La situation ne devrait pas devenir ingérable immédiatement, même si les trois gazoducs traversant l’Ukraine sont fermés, car l’Europe a «assez de stocks pour passer l’hiver», a assuré le secrétaire d’État français aux Affaires européennes Clément Beaune. Les choses pourraient devenir compliqué ensuite notamment pour les pays très dépendants du gaz russe et qui se trouvent déjà dans une position délicate puisque Moscou a diminué depuis des mois ses fournitures de gaz à l’Europe.

Ainsi, les réserves de gaz allemandes sont tombées au début du mois de février à 35-36%. En réponse, les Etats-Unis et les Européens cherchent dans l’urgence des alternatives aux livraisons de  gaz russe. Pour la première fois en janvier, les livraisons d’urgence américaines de GNL ont été cinq fois supérieures en quantité aux livraisons russes par gazoducs.

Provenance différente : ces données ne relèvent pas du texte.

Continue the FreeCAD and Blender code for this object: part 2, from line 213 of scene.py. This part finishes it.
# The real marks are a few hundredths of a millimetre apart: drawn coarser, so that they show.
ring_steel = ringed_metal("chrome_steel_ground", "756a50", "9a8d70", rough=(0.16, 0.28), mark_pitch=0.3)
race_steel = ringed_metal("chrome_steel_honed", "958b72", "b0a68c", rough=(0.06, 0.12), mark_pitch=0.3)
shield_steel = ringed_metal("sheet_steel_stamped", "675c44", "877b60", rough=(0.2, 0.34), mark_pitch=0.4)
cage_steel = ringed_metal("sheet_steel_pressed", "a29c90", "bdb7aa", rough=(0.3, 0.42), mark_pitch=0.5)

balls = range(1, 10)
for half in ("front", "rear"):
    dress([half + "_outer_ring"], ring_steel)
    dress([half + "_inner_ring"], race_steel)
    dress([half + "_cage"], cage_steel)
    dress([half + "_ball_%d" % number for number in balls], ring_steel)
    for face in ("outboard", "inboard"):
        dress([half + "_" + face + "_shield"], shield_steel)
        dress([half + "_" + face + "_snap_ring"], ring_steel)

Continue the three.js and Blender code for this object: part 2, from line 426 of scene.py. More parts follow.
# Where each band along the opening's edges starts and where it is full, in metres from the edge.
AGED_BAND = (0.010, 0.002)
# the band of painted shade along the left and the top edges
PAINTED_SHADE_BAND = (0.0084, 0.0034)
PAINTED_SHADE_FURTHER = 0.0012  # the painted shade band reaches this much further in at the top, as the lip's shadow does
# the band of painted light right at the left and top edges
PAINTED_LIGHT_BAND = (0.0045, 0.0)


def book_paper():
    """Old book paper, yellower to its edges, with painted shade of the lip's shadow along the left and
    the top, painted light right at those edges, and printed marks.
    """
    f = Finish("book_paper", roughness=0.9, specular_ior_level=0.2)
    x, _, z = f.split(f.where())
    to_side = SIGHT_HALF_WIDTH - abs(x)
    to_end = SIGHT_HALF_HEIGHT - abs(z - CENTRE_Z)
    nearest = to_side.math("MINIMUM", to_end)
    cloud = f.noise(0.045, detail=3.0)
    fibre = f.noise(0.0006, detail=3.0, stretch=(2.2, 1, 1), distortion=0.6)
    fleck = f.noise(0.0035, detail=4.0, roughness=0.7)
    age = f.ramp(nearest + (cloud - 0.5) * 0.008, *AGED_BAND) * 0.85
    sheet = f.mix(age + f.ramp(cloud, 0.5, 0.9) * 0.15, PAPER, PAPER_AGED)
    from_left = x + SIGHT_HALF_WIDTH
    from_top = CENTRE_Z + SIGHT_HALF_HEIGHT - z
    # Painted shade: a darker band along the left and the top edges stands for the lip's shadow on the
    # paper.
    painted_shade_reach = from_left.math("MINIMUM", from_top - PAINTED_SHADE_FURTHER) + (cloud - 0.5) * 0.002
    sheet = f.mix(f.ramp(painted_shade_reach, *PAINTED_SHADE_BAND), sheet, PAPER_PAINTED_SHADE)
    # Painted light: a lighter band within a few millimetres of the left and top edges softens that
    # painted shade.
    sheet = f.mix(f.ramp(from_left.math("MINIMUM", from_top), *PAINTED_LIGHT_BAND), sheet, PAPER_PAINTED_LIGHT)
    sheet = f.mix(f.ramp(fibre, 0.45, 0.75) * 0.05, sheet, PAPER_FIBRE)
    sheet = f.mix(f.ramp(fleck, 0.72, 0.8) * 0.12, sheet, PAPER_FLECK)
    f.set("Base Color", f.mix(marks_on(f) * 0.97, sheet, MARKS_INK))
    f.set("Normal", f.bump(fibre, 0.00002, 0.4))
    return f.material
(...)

S’exprimant à Paris jeudi 24 février  lors du forum de la Fédération nationale des travaux publics (FNTP), le président du groupe pétrolier TotalEnergies, Patrick Pouyanné, a prévenu: «si le gaz russe ne vient pas en Europe, on a un vrai sujet de prix du gaz en Europe», a-t-il déclaré. Autrement dit, l’Europe n’a actuellement aucune solution de remplacement si les importations de gaz venues de Russie devaient cesser.